Diese Vernetztheit verdeutlicht Scott anhand dreier bedeutsamer historischer »Momente«, die zeitgleich in weit auseinanderliegenden Weltregionen auszumachen seien und ähnliche Probleme betroffen hätten. Beispielsweise hätten sich um das Jahr 508 v. Chr. verschiedene antike Zivilisationen ein und dieselbe Frage gestellt: Wie soll eine Gesellschaft verfasst sein und wie der Umgang der Menschen in ihr aussehen?

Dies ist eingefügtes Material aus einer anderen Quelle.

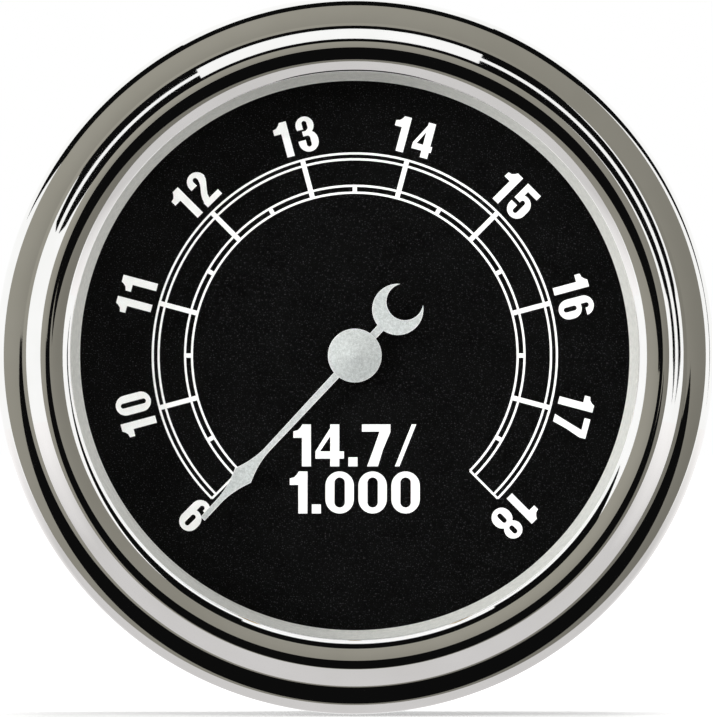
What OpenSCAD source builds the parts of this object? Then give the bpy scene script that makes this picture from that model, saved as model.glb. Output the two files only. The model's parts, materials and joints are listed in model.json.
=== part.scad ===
// Air fuel ratio gauge with a crossed-coil movement, for a round hole in a panel.
// The dial faces -Y and its top is +Z. The origin is the middle of the bezel's rear face,
// which seats on the panel.
// Each sub-part is drawn with +Z toward the viewer and z = 0 at the seat, and in_panel turns it into place.

/* [Bezel] */
// Outside diameter of the bezel
bezel_d = 73; // [71:0.5:80]
// Width of the bezel's rim, from its outside to the window
rim_w = 7.6; // [7.2:0.1:9]
// How far the bezel reaches past the case's barrel
bezel_cover = 3.5; // [3.4:0.05:3.7]
// Thickness of the bezel's sheet metal
bezel_sheet = 0.6; // [0.4:0.05:0.8]
// Radius of the outer roll
outer_roll_r = 3; // [2.6:0.1:3.4]
// Height of the outer roll's crest above the glass face
roll_rise = 2.4; // [2:0.1:2.8]
// Height of the inner step's crest above the outer roll's crest
step_h = 3; // [2.6:0.1:3.4]
// Distance from the window's edge to the inner step's crest
crest_inset = 2.36; // [2.2:0.02:2.5]
// Radius of the inner step's crest
crest_round_r = 1.3; // [1:0.05:1.5]
// Slope of the inner step toward the window, in degrees
window_slope_deg = 52; // [48:1:55]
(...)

Während sich in Athen mit der Demokratie und in Rom mit der Republik zwei klassische Regierungsformen herausbildeten, begann Konfuzius im Reich der Mitte eine Philosophie zu entwickeln, die darauf abzielte, Politik und Ethik zu harmonisieren. »An allen drei Schauplätzen«, konstatiert der Autor, sei »der Wunsch nach einer politischen Veränderung durch eine ähnliche Konstellation von Umständen motiviert« gewesen. Mit solchen Allgemeinplätzen kann er seine These der Vernetztheit allerdings schwerlich belegen.

Später im Buch befasst sich Scott mit dem späten 3.  Jahrhundert v. Chr., das er als »eine unruhige Zeit« beschreibt, in der »einzelne Staaten in kriegerischen Auseinandersetzungen ihre Beziehungen zueinander neu verhandelten und die Landkarte der antiken Welt neu gestalteten«. Im Fernen Osten gelang es dem chinesischen Kaiser Qin Shi Huangdi, im Abwehrkampf gegen Nomadenvölker das Reich der Mitte zu einen. Im Nahen Osten startete der junge Antiochos III. einen letzten Versuch, das Alexanderreich unter einem Herrscher zu konsolidieren. Und im Westen stieß Hannibals Feldzug in Italien eine Entwicklung an, die dazu führte, dass Rom die Herrschaft über die Mittelmeerwelt errang. Auch hier erschließt sich den Lesern nicht, wo der Zusammenhang zwischen diesen Prozessen liegt – jenseits einer bloßen zeitlichen Koinzidenz.

Schließlich widmet sich der Autor den religiösen Umwälzungen im 4. Jahrhundert n. Chr., als das Christentum im Römischen Reich zur Staatsreligion wurde, der Buddhismus sich über einen Großteil des südlichen China ausbreitete und die in Nordindien herrschende Gupta-Dynastie eine tolerante Form des Hinduismus zur neuen Nationalreligion beförderte.

Scotts Buch eröffnet wertvolle Einblicke in die »Welten der Antike«. Seine globale Perspektive auf Ost und West vermittelt Einblicke darein, wie die antiken Menschen in Europa und Asien auf ihre jeweiligen Herausforderungen reagierten. Letztlich bleibt der Autor jedoch den Beweis für seine postulierte Interaktion der antiken Zivilisationen schuldig. Wie deren wechselseitiger Einfluss genau beschaffen gewesen sein soll, dazu bleibt das Buch frustrierend vage. Es ist leicht, von »pulsierenden Handelsrouten« oder einer »neu gewobenen organischen Einheit« (für das antike Eurasien) zu sprechen. Aber exakt solche Metaphern bedürfen einer Konkretisierung, um Bedeutung zu erlangen.